A delay in funding decisions from the Makigiaqta Inuit Training Corporation means the Nunavut Fisheries and Marine Training Consortium must delay some training plans, but on the upside it received $12.6 million over three years from the federal government for infrastructure projects.
The Makigiaqta funding matters to the consortium because it will round out a lot of the existing programs, said consortium executive director Liz Cayen.
Currently the consortium receives skills and partnership funding that takes care of basic training. It also receives funding from Transport Canada for small vessel operator proficiency and emergency response training.
“What we’re hoping to focus on with that (Makigiaqta) money is to round that out with the in-shore, like processing plants,” said Cayen.
“Also, more support structure for following up. We do that, but make it more structured because that follow-up is super-important. That’s one of the reasons we think we’re successful.”
Since 2004, when the consortium was formed, they’ve had roughly 2000 course participants.
“And I would say, as a rule of thumb, 60 to 70 per cent go to work. Some go on to further education, some start a different job, completely out of the marine. Which is fine, too. I’m all about work.”
Just this year, at least 25 participants went offshore who’d never been offshore, says Cayen.
“I would say this is good.”
But Makigiaqta received 37 proposals for funding under its four themes laid out in its call-out – and not all of these organizations have access to the federal funding the marine consortium has worked years to acquire through the building of partnerships.
Makigiaqta was formed with $175 million from a settlement agreement between Nunavut Tunngavik Inc. and the federal and territorial governments. In early 2017, a variety of Inuit training endeavours shared $3 million in training funds from Makigiaqta, after which the board approved another $1.5 million in funding for four Inuit-specific training initiatives.
Last fall, Makigiaqta put out a call for projects related to four main strategic priorities: early-learning systems; wrap-around supports for success in K-12; foundational skills development opportunities for adults; and advanced training and post-secondary linked with employment. No cap was set on individual proposals and projects were to begin in April of this year
In January, Makigiaqta’s board of directors deferred the project review process until the summer.
Nunavut Tunngavik Inc. (NTI) president Aluki Kotierk chairs that board. NTI’s new Inuit Employment and Training Division handles Makigiaqta.

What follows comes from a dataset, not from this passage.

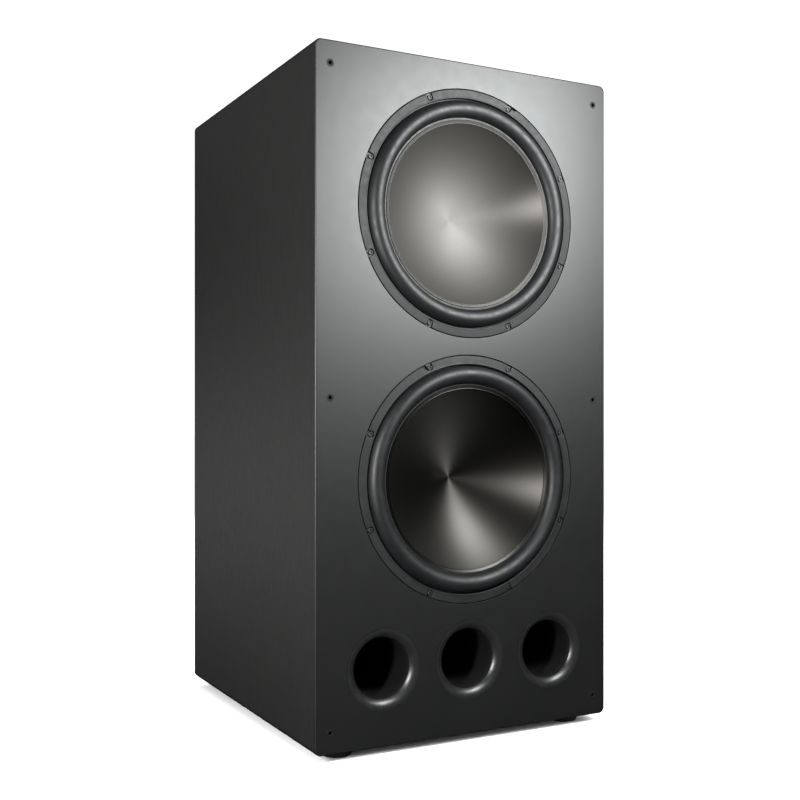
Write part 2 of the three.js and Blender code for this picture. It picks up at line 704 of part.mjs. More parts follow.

“At the January meeting, the board was provided with a chart with all the projects, with recommendations from the advisory council to approve X number of projects. In January, there was one employee, the director Inuit employment and training. It’s a lot of money and there are no administrative templates, like contribution agreements, or monitoring and evaluation, or financial statements. Any kind of reporting forms had to be created,” said Kotierk.
The director informed the board of the challenges they were facing, and it’s at that point the board put a hold on the process.
“We want to do this well,” said Kotierk.
More staff is being hired, office space assessed, and Makigiaqta-specific policies developed.
“We don’t want to be in a situation where we’re distributing money with no mechanisms to follow-up, and we want to make sure funds are being expended in a proper way and that we’re addressing the needs we’re hoping to achieve,” Kotierk said.
Cayen agrees that’s important, but it’s no less aggravating.
The Makigiaqta board will make its decisions at its June board meeting.
Kotierk acknowledged the frustration.
“But I think people would expect that we would want to do the best job we can, to make sure we can smoothly distribute money and keep the pulse of the projects. We want Makigiaqta to be positioned to be able to work with organizations or groups to see their projects be successful.”
Meanwhile, the marine consortium will be forging ahead with its plans related to the federal funds via the Oceans Protection Plan. It’s planning a second satellite school in Hay River, NWT, and beefing up its stock of marine simulators at its Iqaluit school.